A point I would like to make about operation difficulty levels, and how they relate to guilds. At the Summit and in the past Gabe has discussed that 8 mans should be slightly more difficult, because 16 man has the increased difficulty associated with Organizing 16 people. So instead of multiplying a bosses health by 2 for 16man, it gets multiplied by 1.8.

 

I am not at all in favor of this concept. One of the Issues with Legacy encouraging players to re-roll the other faction is that it is splitting guilds up, and leaders are losing track of their players who are now playing on the opposite faction. This issue was discussed in detail during the summit.

 

While not as wide scale an issue, this difficulty difference does the same thing in the Endgame Progression Environment. If 8 mans are going to be the more challenging encounters then that is going to be the scale which guild progress is rated. The First thing my Co-GM and I did when Gabe explained there philosophy is go through our entire raid roster and try and figure out who we would have to cut, if we went to 8 mans.

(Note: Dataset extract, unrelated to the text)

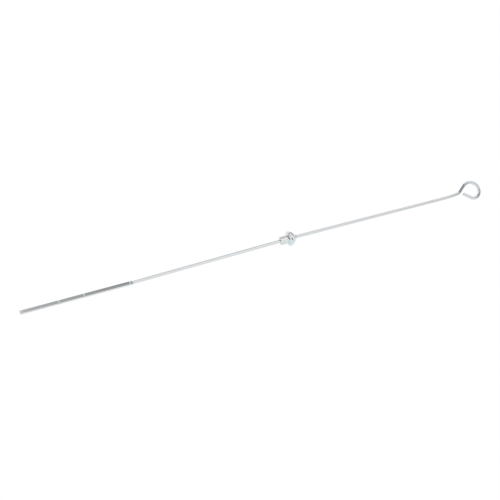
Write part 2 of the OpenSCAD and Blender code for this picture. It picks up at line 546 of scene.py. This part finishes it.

Yes, we could split into 2 8mans, but as a progression guild you are not going to divide your resources evenly... You are going to stack your best players in an a group to push content. Forcing us to either cut members completely or form a secondary B group of lower class citizens.

 

So as guild leaders... If 8 man becomes the standard of progression. We would be forced to draw a huge line down the middle of our guild creating lots of divisions and anger... or we remove 50% of our guild from raids completely. Please, just make the difficulty levels even. Guilds that do not enjoy or are not capable of organizing 16 people don't have to do it. They have the option of running an 8 man operation. Don't force progression guilds into feeling like they can only run 8 mans to be competitive in endgame operations.